Now, I’d already been stunned by the spectacle of high water and amazed at the wreckage of mud-encrusted Shelburne Falls, but with the water levels dropping, a whole new level of devastation was being revealed.
I got to Shelburne, then headed north on Route 112 through Colrain. At the hamlet of Lyonsville, the first bridge was closed – the roadway, gone:
I back-tracked, knowing a long-cut through the hills.
Beyond the bridge was more destruction. Dams:
…gone.
Powerlines:
Not gone, but nonetheless destroyed. These high tension lines suspended a mangled tower over the North river. They’re fully loaded, supplying a large part of the region with power, and can’t be shut down until a reach-around is arranged.

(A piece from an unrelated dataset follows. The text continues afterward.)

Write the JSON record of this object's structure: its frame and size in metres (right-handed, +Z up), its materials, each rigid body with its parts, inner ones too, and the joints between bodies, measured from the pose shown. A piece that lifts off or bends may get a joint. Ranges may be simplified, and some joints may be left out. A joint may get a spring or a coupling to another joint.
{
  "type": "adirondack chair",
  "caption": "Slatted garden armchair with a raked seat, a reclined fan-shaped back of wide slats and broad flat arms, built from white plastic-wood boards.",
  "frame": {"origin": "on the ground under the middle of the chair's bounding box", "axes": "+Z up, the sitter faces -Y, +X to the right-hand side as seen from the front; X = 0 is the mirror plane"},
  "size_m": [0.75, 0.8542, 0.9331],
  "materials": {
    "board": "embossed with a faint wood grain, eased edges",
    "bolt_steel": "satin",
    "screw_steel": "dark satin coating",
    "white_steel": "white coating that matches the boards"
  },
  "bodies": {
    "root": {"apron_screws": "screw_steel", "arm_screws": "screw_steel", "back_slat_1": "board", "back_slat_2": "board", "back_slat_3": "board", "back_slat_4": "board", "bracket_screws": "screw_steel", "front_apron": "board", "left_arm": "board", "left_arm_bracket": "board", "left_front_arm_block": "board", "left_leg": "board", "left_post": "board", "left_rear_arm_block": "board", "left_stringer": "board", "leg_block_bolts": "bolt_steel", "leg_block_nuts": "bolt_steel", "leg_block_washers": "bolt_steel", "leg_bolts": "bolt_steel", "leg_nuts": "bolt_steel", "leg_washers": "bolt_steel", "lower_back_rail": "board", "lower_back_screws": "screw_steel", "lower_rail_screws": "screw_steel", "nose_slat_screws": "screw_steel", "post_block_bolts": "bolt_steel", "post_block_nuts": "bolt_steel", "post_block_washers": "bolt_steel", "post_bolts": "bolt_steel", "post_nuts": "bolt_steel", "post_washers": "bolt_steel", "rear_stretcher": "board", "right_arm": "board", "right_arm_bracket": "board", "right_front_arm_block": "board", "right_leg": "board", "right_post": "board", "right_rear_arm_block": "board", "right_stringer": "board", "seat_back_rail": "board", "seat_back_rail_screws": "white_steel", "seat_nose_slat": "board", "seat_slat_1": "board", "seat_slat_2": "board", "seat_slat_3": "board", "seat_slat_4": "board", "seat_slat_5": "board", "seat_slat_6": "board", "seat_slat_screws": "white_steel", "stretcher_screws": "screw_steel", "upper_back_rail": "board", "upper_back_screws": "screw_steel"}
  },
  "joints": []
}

Good luck with that.
The road northward through Halifax, VT was, shall we say, “compromised:”
It’s over the State Line and so won’t be my job, but it’s worth noting that the miles of road in this condition in Southern Vermont are nearly uncountable.

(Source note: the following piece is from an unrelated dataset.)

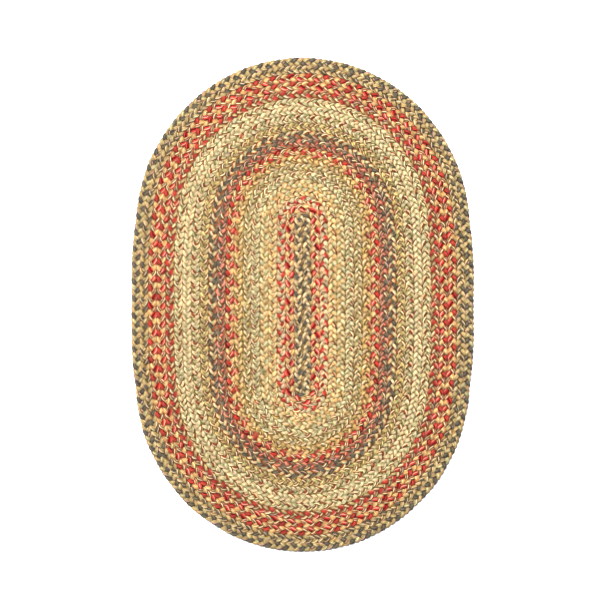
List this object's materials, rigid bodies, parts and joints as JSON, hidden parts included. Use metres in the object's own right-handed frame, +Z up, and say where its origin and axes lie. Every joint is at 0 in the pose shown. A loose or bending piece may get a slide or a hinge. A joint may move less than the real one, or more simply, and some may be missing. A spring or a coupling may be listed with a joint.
{
  "type": "braided oval rug",
  "caption": "Flat oval rug of nested rows of braid sewn edge to edge, ribbed on top and flat underneath.",
  "frame": {"origin": "middle of the flat underside, at the bottom centre of the bounding box", "axes": "+Y along the long axis of the oval, +X across it, +Z up from the floor"},
  "size_m": [0.5186, 0.748, 0.008],
  "materials": {
    "braided_jute": "matt dyed jute yarn in flat braids"
  },
  "bodies": {
    "root": {"rug": "braided_jute"}
  },
  "joints": []
}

Jacksonville, VT took a monstrous hit; they opened the Glory Hole at Whitingham Reservoir to avert a dam breach, but totaled a lot of the places downstream, including the Honore (formerly North River) Winery:
It wouldn’t be there at all if the dam had let loose, so I’d say this mess qualifies as the Lesser of Several Evils.
I stopped to inquire about the way westward, and learned that it wasn’t going to happen – Wilmington was unreachable by land by any means. Bennington, the next large city going west, was similarly unreachable. National Guard helicopters were doing the essential lifting there.
I headed south at Readsboro, following the Deerfield back south into Massachusetts, making it as far as Dunbar Brook:
It’s gonna take more than asphalt to patch that pothole, I do believe.
A long ride over Monroe Bridge, astonishingly intact, led back through Rowe to the lower part of River Road, where Zoar Gap had reduced the road to one undercut lane. Finally, I’d found a way out, via Whitcomb Hill Road. That would be, um, sweet come winter.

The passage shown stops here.